Standard autoencoders may overfit to the input data, learning representations that are not robust to small input perturbations. CAEs address this by explicitly encouraging the encoder’s output to change minimally with small changes in the input. This leads to smoother and more stable representations.

Let:

$ x \in \mathbb{R}^d $: input data point
$ z = g_\phi(x) $: encoded latent representation
$ x’ = f_\theta(z) = f_\theta(g_\phi(x)) $: reconstruction
$ \phi, \theta $: encoder and decoder parameters
$ h = g_\phi(x) \in \mathbb{R}^m $: hidden layer activation
$ \lambda $: regularization coefficient

The CAE loss is:

\[\mathcal{L}_{\text{CAE}}(x, x') = \underbrace{\|x - x'\|^2}_{\text{Reconstruction Loss}} + \lambda \underbrace{\left\| \frac{\partial h}{\partial x} \right\|_F^2}_{\text{Contractive Penalty}}\]

Where:

$ \left| \cdot \right|_F $: Frobenius norm (i.e., the square root of the sum of squared entries of the Jacobian matrix)
$ \frac{\partial h}{\partial x} \in \mathbb{R}^{m \times d} $: Jacobian matrix of the encoder’s output with respect to the input

This contractive penalty ensures that the encoder is less sensitive to input changes, pushing representations to lie on a low-dimensional manifold.

Jacobian of Sigmoid Activation

Assuming a sigmoid activation $ h_j(x) = \sigma(W_j x + b_j) $, where $ \sigma(z) = \frac{1}{1 + e^{-z}} $, the partial derivative for each hidden unit is:

\[\frac{\partial h_j}{\partial x} = h_j(x) \cdot (1 - h_j(x)) \cdot W_j\]

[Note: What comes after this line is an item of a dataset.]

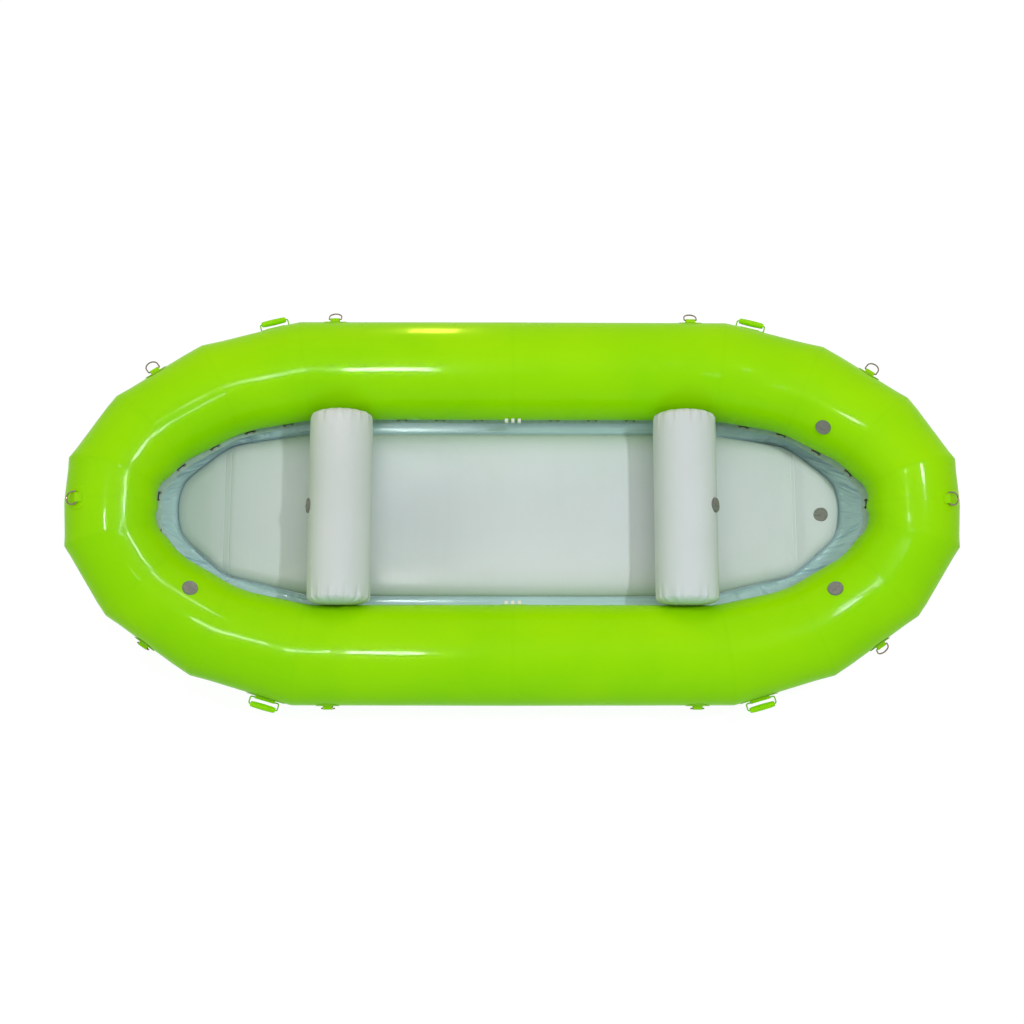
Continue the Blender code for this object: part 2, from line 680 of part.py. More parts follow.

Thus, the contractive penalty becomes:

\[\left\| \frac{\partial h}{\partial x} \right\|_F^2 = \sum_{j=1}^{m} \left( h_j(x)(1 - h_j(x)) \right)^2 \cdot \|W_j\|^2\]

This term penalizes high-weight directions and high curvature in the latent space, effectively smoothing the learned features.

Variational Autoencoder (VAE)

A regular autoencoder learns a mapping:

\[x \xrightarrow{\text{encoder}} z \xrightarrow{\text{decoder}} {x'}.\]

It minimizes a reconstruction loss like:

\[\mathcal{L}_{\text{AE}} = \|x - \hat{x}\|^2.\]

But this setup has no constraint on what the latent codes $z$ look like.
They could lie anywhere — forming an irregular, “holey” latent space.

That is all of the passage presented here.